start Collected material

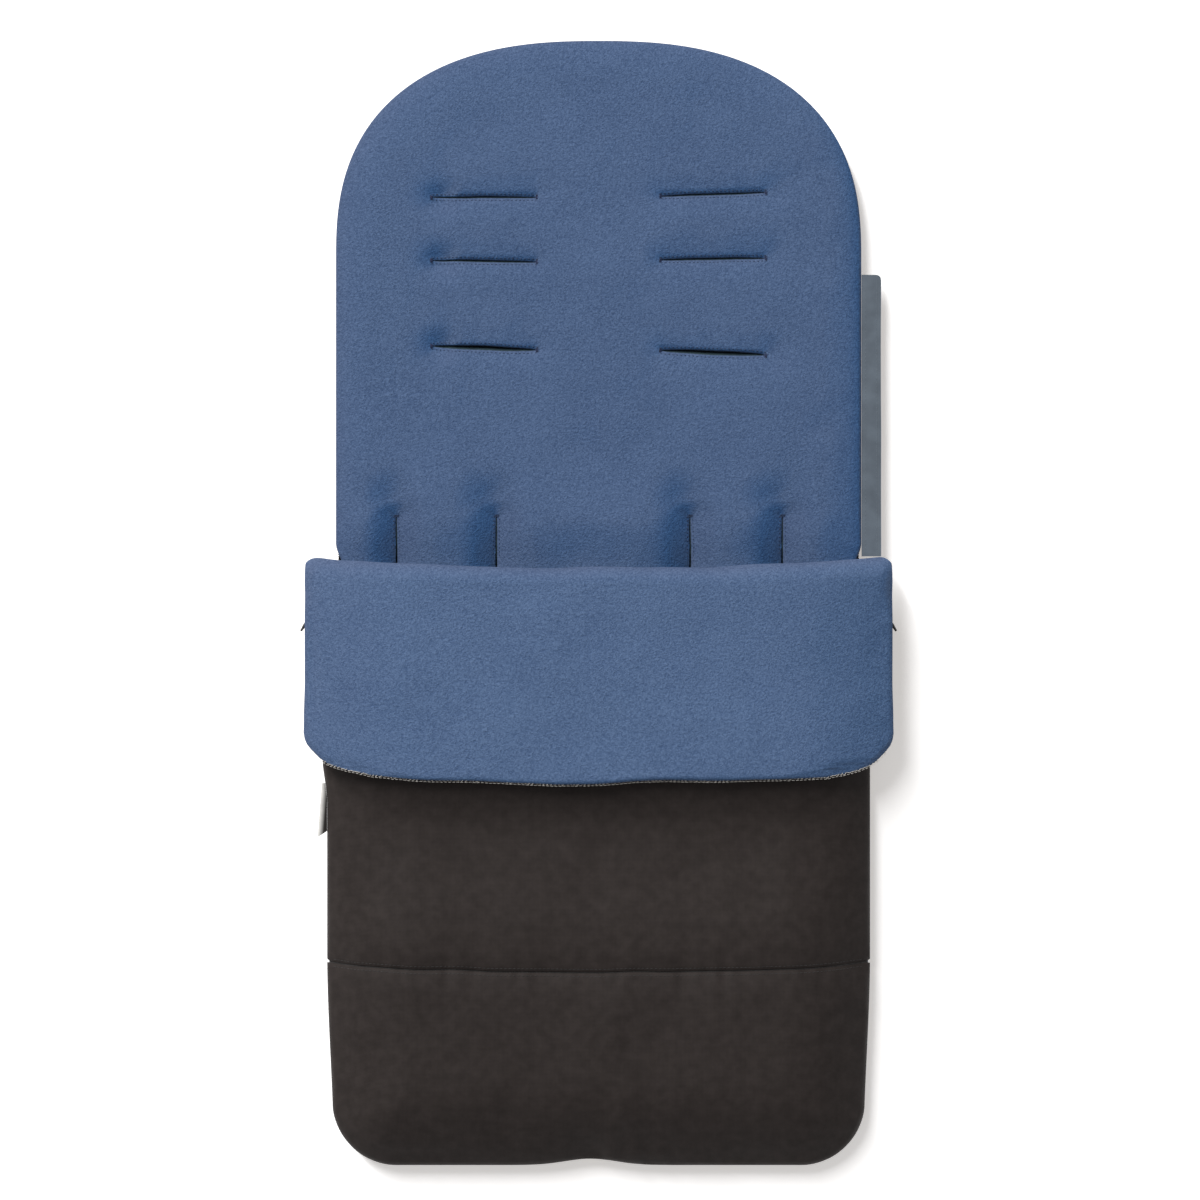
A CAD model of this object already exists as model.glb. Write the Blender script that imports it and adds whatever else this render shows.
import math

import bmesh
import bpy
import numpy as np
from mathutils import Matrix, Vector
from mathutils.geometry import delaunay_2d_cdt


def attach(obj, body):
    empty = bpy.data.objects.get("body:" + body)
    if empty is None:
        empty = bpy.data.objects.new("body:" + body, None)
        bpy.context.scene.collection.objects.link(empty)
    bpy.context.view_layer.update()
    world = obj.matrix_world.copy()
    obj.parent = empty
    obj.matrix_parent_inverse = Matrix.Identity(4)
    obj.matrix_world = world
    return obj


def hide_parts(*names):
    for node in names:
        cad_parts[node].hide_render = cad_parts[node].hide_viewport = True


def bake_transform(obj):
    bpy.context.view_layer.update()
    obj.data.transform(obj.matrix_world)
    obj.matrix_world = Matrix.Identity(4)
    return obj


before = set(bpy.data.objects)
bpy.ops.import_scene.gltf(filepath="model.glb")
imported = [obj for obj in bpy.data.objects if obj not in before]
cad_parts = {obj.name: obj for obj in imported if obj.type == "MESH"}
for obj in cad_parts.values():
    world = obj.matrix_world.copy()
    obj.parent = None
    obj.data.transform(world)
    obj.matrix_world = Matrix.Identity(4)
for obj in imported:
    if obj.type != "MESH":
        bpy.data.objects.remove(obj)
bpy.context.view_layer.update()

# Stroller footmuff lying on its back, head end towards +Y. Everything is in metres.
# Cloth is drawn a little fuller than its CAD solid. The slits keep their places in the outer cloth, while
# the wadding pushes their mouths across at the fleece.

mm = 0.001

pad = {
    "width": 0.445,
    "length": 0.945,
    "archHeight": 0.182,
    "archPower": 2.5,
    "corner": 0.046,
    "footTaper": 0.0055,
    "taperLength": 0.1725,
    "sideHigh": 0.0176,  # where the side seam runs on the open back
    "sideLow": 0.0115,  # and under the cover
    "sinkFrom": 0.0202,  # it sinks from here, above the hinge line
    "drawnFrom": 0.0342,  # and the zip draws the sides in from here
    "changeOver": 0.020,
    "drawnIn": 0.0062,
    "crown": 0.0262,
    "round": 0.034,
}

hinge = {"y": 0.0118, "gap": 0.0007}  # cloth on each side of the hinge line ends this far from it


# Numbers and outlines


def smoothStep(share):
    held = np.clip(share, 0, 1)
    return held * held * (3 - 2 * held)


def mix(first, second, share):
    return first + (second - first) * share


def gauss(distance, reach):
    return np.exp(-((distance / reach) ** 2))


def softNoise(x, y, size, seed):
    # random heights on a square lattice, joined smoothly, from -1 to 1
    table = np.random.RandomState(seed).uniform(-1, 1, (97, 89))
    u, v = np.asarray(x) / size + 400.0, np.asarray(y) / size + 400.0
    i, j = np.floor(u).astype(int), np.floor(v).astype(int)
    s, t = smoothStep(u - i), smoothStep(v - j)
    corner = lambda a, b: table[(i + a) % 97, (j + b) % 89]
    return mix(mix(corner(0, 0), corner(1, 0), s), mix(corner(0, 1), corner(1, 1), s), t)


def uneven(x, y, lumps):
    # lumps of several sizes, each given by its size, its seed and its height
    return sum(softNoise(x, y, size, seed) * high for size, seed, high in lumps)


def padHalf(y):
    foot = -pad["length"] / 2
    return pad["width"] / 2 - pad["footTaper"] * smoothStep(1 - (y - foot) / pad["taperLength"])


def rightEdge():
    # from the foot's middle, round the +X side, to the head's middle
    foot, corner = -pad["length"] / 2, pad["corner"]
    archY = pad["length"] / 2 - pad["archHeight"]
    cornerX, cornerY = padHalf(foot) - corner, foot + corner
    points = [(x, foot) for x in np.linspace(0, cornerX, 50)[:-1]]
    out = padHalf(cornerY) - padHalf(foot)
    for turn in np.linspace(-math.pi / 2, 0, 24):
        x = cornerX + corner * math.cos(turn) + out * math.cos(turn) ** 4
        points.append((x, cornerY + corner * math.sin(turn)))
    points += [(padHalf(y), y) for y in np.linspace(cornerY, archY, 200)[1:-1]]
    for turn in np.linspace(0, math.pi / 2, 140):
        x = pad["width"] / 2 * max(math.cos(turn), 0) ** (2 / pad["archPower"])
        points.append((x, archY + pad["archHeight"] * math.sin(turn) ** (2 / pad["archPower"])))
    points[-1] = (0, pad["length"] / 2)
    return np.array(points)


def movedOut(line, distance):
    ahead = np.vstack([line[1:], line[-1:] * 2 - line[-2:-1]])
    behind = np.vstack([line[:1] * 2 - line[1:2], line[:-1]])
    along = ahead - behind
    along[0], along[-1] = (1, 0), (-1, 0)
    along /= np.linalg.norm(along, axis=1)[:, None]
    return line + np.stack([along[:, 1], -along[:, 0]], axis=1) * np.reshape(distance, (-1, 1))


def resampled(line, step, closed=False):
    if closed:
        line = np.vstack([line, line[:1]])
    lengths = np.concatenate([[0], np.cumsum(np.linalg.norm(np.diff(line, axis=0), axis=1))])
    count = max(int(round(lengths[-1] / step)), 2)
    places = np.linspace(0, lengths[-1], count + 1)
    made = np.stack([np.interp(places, lengths, line[:, i]) for i in range(line.shape[1])], axis=1)
    return made[:-1] if closed else made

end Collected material

(Task goal):
Which lines above contain the word "this"? Copy each of them.

(Complete output):
A CAD model of this object already exists as model.glb. Write the Blender script that imports it and adds whatever else this render shows.
hinge = {"y": 0.0118, "gap": 0.0007}  # cloth on each side of the hinge line ends this far from it